Paradójicamente, la izquierda abertzale en sus 50 años de lucha ya ha sabido responder a varios de estos retos. Siempre ha buscado construir un contrapoder social amplio, siempre ha considerado que la participación institucional es solo un mecanismo de lucha, siempre se ha dedicado a cuidar el tejido social y las estructuras colectivas. Saliendo de un concepto vanguardista, ahora le toca aprender más sobre cómo avanzar en la democracia de base y la feminización de la política. Pero comparado con lo que hay en el resto de Europa, la izquierda abertzale es de las que más han comprendido lo que es construir hegemonía, y esto sin teorización mayor.
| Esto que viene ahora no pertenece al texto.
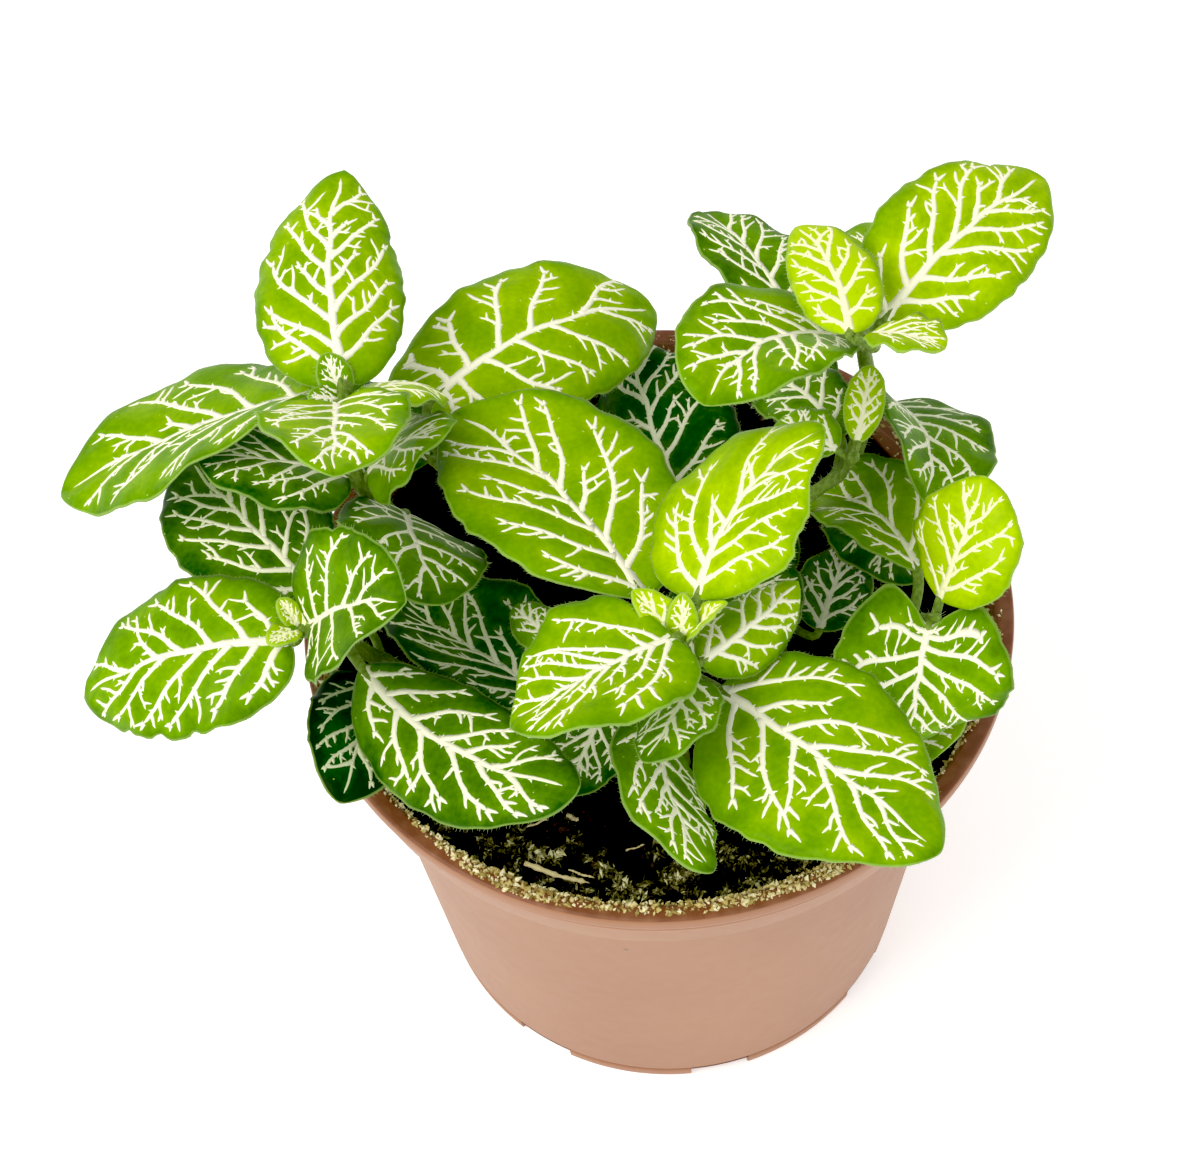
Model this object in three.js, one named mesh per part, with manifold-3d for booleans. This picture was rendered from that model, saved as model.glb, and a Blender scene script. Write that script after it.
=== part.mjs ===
// A nerve plant in its plastic nursery pot: nine soft leafy shoots in a 9 cm pot of dark peat.
//
// Millimetres, +Z up. The origin is the centre of the pot's flat underside, on the surface that
// the pot stands on. +X is to the right and +Y away from the side that the plant is seen from.
// The pot is turned round its axis. Each shoot is a soft stem with leaves in opposite pairs, and
// each leaf is one body, its stalk and its blade, drawn as one curved surface with a thickness.

import * as THREE from "three";
import { mergeVertices } from "three/addons/utils/BufferGeometryUtils.js";
import Module from "manifold-3d";

const wasm = await Module();
wasm.setup();

// Driving dimensions: the pot
const POT_HEIGHT = 70;
const RIM_RADIUS = 45;
const FOOT_RADIUS = 32.5;
const WALL = 1.2;
const FLOOR_THICKNESS = 1.5;
const LEDGE_HEIGHT = 2.6; // the wall steps out here, above the feet
const LEDGE_RADIUS = 32.9;
const WALL_TOP_RADIUS = 39.6; // outside of the wall, under the rim band
const BAND_HEIGHT = 9.4; // the wall steps out to this band round the rim, lip included
const BAND_RADIUS = { foot: 42.8, top: 44.3 };
const LIP_HEIGHT = 2;
const LIP_WIDTH = 2.4;
const CHANNEL = { inner: 18, outer: 27, height: 2.5 }; // raised ring of the underside
const FOOT_GAPS = { count: 8, first: -34.5, width: 7.5, height: 2.3 };
const DRAINS = { count: 8, first: -57, radius: 3, ring: 22.5, sides: 10 };
const EDGE = 0.4; // the corners of the lip and the foot are broken by this much
const POT_SIDES = 48;
const WALL_SLOPE = (WALL_TOP_RADIUS - LEDGE_RADIUS) / (POT_HEIGHT - BAND_HEIGHT - LEDGE_HEIGHT);

// Driving dimensions: the soil
const SOIL_LEVEL = 65;
const SOIL_CLEARANCE = 0.3;
const SOIL_BUMP = 0.7;
const SOIL_RINGS = 9;
const SOIL_SIDES = 40;

// Driving dimensions: stems and leaves
const STEM_RADIUS = { foot: 1.3, tip: 0.65 };
const STEM_DEPTH = 6; // how far a stem stands in the soil
const STEM_SIDES = 8;
const FIT_GAP = 0.3; // between a stalk and its stem, and between a stem and the peat
const BLADE_THICKNESS = 0.7;
const KEEL = 0.35; // the midrib stands this far out of a blade's underside
const STALK = { start: 0.5, width: 0.75, height: 0.6 }; // half sizes: round at the stem, then oval
const STALK_LIFT = 20; // degrees; a stalk leaves its stem at this lift or less
const RING_POINTS = 10; // round a stalk or a blade: five above and five below
const WAVE = { count: 3, height: 0.45 }; // the margin rises and falls by this much
const BLADE_RINGS = 8;
const MIDRIB_STEPS = 24;

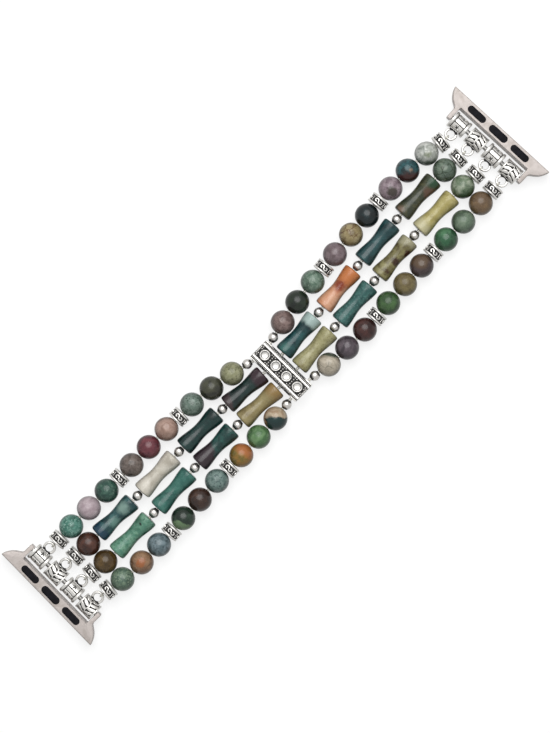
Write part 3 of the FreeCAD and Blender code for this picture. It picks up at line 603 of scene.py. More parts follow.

La experiencia de Podemos nos lo muestra claramente: un proyecto de emancipación tiene que diferenciarse fundamentalmente de la política tradicional. Comprometido incondicionalmente con la solidaridad entre los de abajo (y con los de afuera), democratizador hacia afuera y adentro, antiautoritario y colectivo. Quien considere estos principios como un lastre, ya ha perdido.